While serving as my school’s WIL representative during my 2L year, I enjoyed helping organize several events with the local WIL Committee.  Through the same role, I even had the daunting but fun opportunity to moderate a panel at a regional WIL Conference in 2013.  I’ve found these and other opportunities to be tremendously enriching.  I also recently served as student co-chair for the Annual Conference held in Phoenix.  Although not specific to WIL, I probably would not have had that opportunity without my previous experiences working with professional chapter members through WIL.  That assignment was one of the hardest projects I’ve yet undertaken, but the leadership lessons I learned were priceless. 
Author, Megan Nelson

WIL has opened doors to making new friends and maintaining ties with longer-time friends.

I have made many wonderful friends through WIL.  As a 1L, I registered for the Annual Conference held in D.C. without knowing anyone beforehand.  On the first day of the Conference, I met two women law students who also happened to live in Arizona.  We bonded over the next few days and have become even better friends over the past two years after they both coincidentally transferred to ASU.  I’m grateful for my friendship with them, and with other women who I have met through WIL.
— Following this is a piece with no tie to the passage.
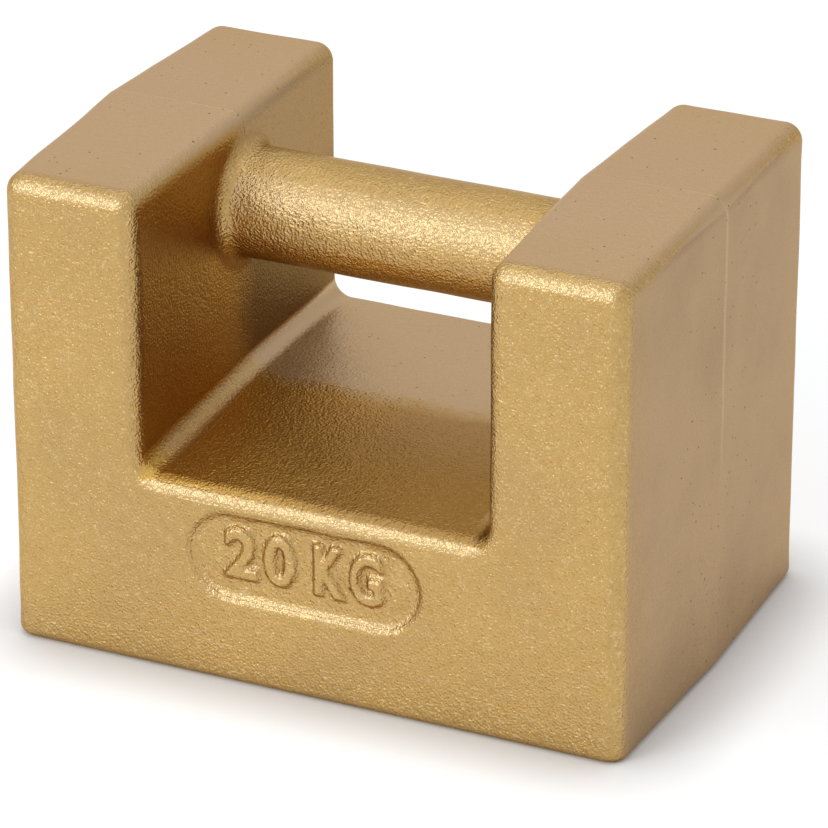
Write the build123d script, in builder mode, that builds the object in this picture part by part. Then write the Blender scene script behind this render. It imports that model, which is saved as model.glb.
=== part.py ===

I’ve also been pleasantly surprised at how WIL has helped me reconnect with friends from the past.  At the WIL Breakfast during the 2013 Annual Conference, I was overjoyed to run into a woman who I had known from years before in Pennsylvania, whose daughters were my childhood friends.  Although I had not seen this woman in over fifteen years, I had looked to her from afar for many years as an example of a valiant mother and attorney.  Coincidentally, I ran into yet another “long lost friend” at the WIL Breakfast at the Leadership Conference in 2014.  Reconnecting with these women, and others, has been both sweet and fun.

WIL is fun.

When all is said and done, there are other organizations I might have joined during law school that would have provided mentoring, service and leadership opportunities, and friends.  However, with the demands of law school and only so many minutes in the day, I am grateful I have chosen to spend time with WIL.  Whether attending WIL-sponsored events or simply hanging out with WIL friends in non-WIL settings, I always feel a unique, uplifting energy when associating with these women.  Spending time with WIL has been a smart—and FUN—use of time during law school, and I look forward to staying involved for years to come. 

Megan Nelson is a third-year law student at Arizona State University, where she serves as executive editor of Jurimetrics: The Journal of Law, Science, and Technology.  After graduating in May 2015, Megan will practice at Fabian & Clendenin in Salt Lake City, Utah.  Megan is originally from California and currently resides in Tempe, Arizona.